Amy Baglan, 26, and her boyfriend, Johnny Muñoz, 28, found a one-bedroom apartment in a prewar building on the Upper West Side at the end of last year. They negotiated a cut of $200 per month in the rent and received a free month. (They connected with the owner on Craigslist and did not use a broker.) But they signed a 16-month lease, which will expire at the end of April 2010.

Mr. Muñoz wondered why his landlady was not offering a standard one- or two-year lease. “Do you want to make sure this is open and available during the prime season of rentals?” he said he asked. She chuckled and said yes, Mr. Muñoz said.

Mr. Muñoz’s landlady may get a boost from the warm weather, but no one knows where the market will be in 2010.
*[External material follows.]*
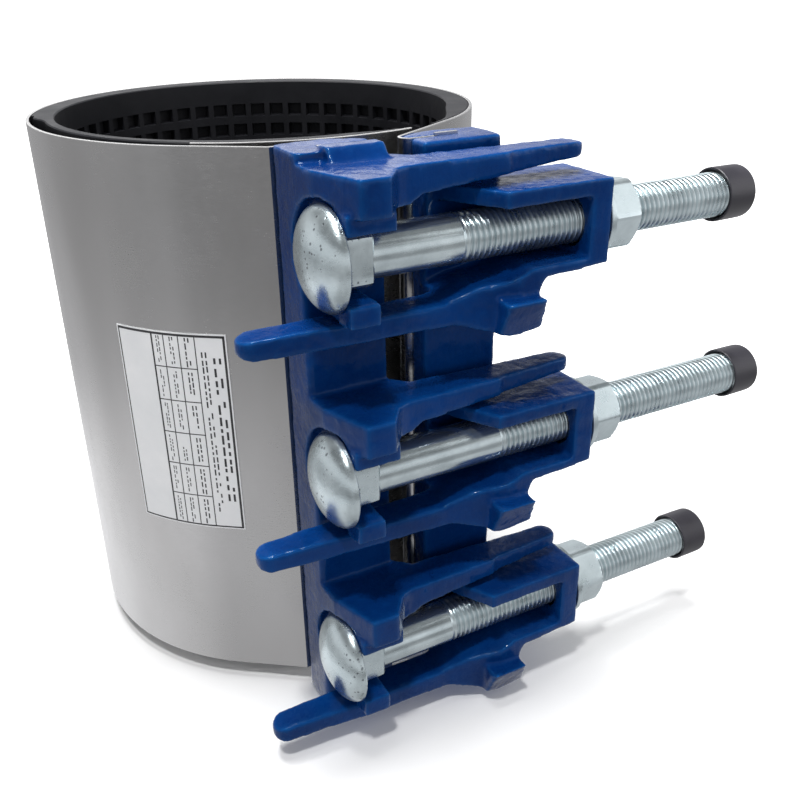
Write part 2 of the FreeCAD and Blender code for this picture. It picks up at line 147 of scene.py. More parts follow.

“My assumption would be over the next year that you’re going to see effective rents drop because of the increase in concessions,” said Andy Joynt, a real estate economist at Property and Portfolio Research, an independent research and advisory firm. “We’re forecasting that asking rents are also going to drop,” he added. “We’ll see if that ends up being reflected in the numbers.”

Marc Lewis, the president of Century 21 New York, has seen several recessions in his many years in the business, most recently after Sept. 11, 2001. “But in the past,” he said, “it always felt like it would be a few months and then it would be over. This one, we don’t have an answer yet.”

Many people — including President Barack Obama — are suggesting that the economy is likely to get worse before it gets better. And the rental market is unlikely to strengthen until the economy, and the job market in particular, turns around.

According to the Independent Budget Office of New York City, the outlook is bleak. The agency expects the city to lose 243,000 jobs from the peak of early 2008.

“Let’s hope this is a short-term problem,” said Vicki Been, the director of the Furman Center for Real Estate and Urban Policy of New York University. “You know, we prefer more affordable housing, until there’s a downturn. And then we panic.”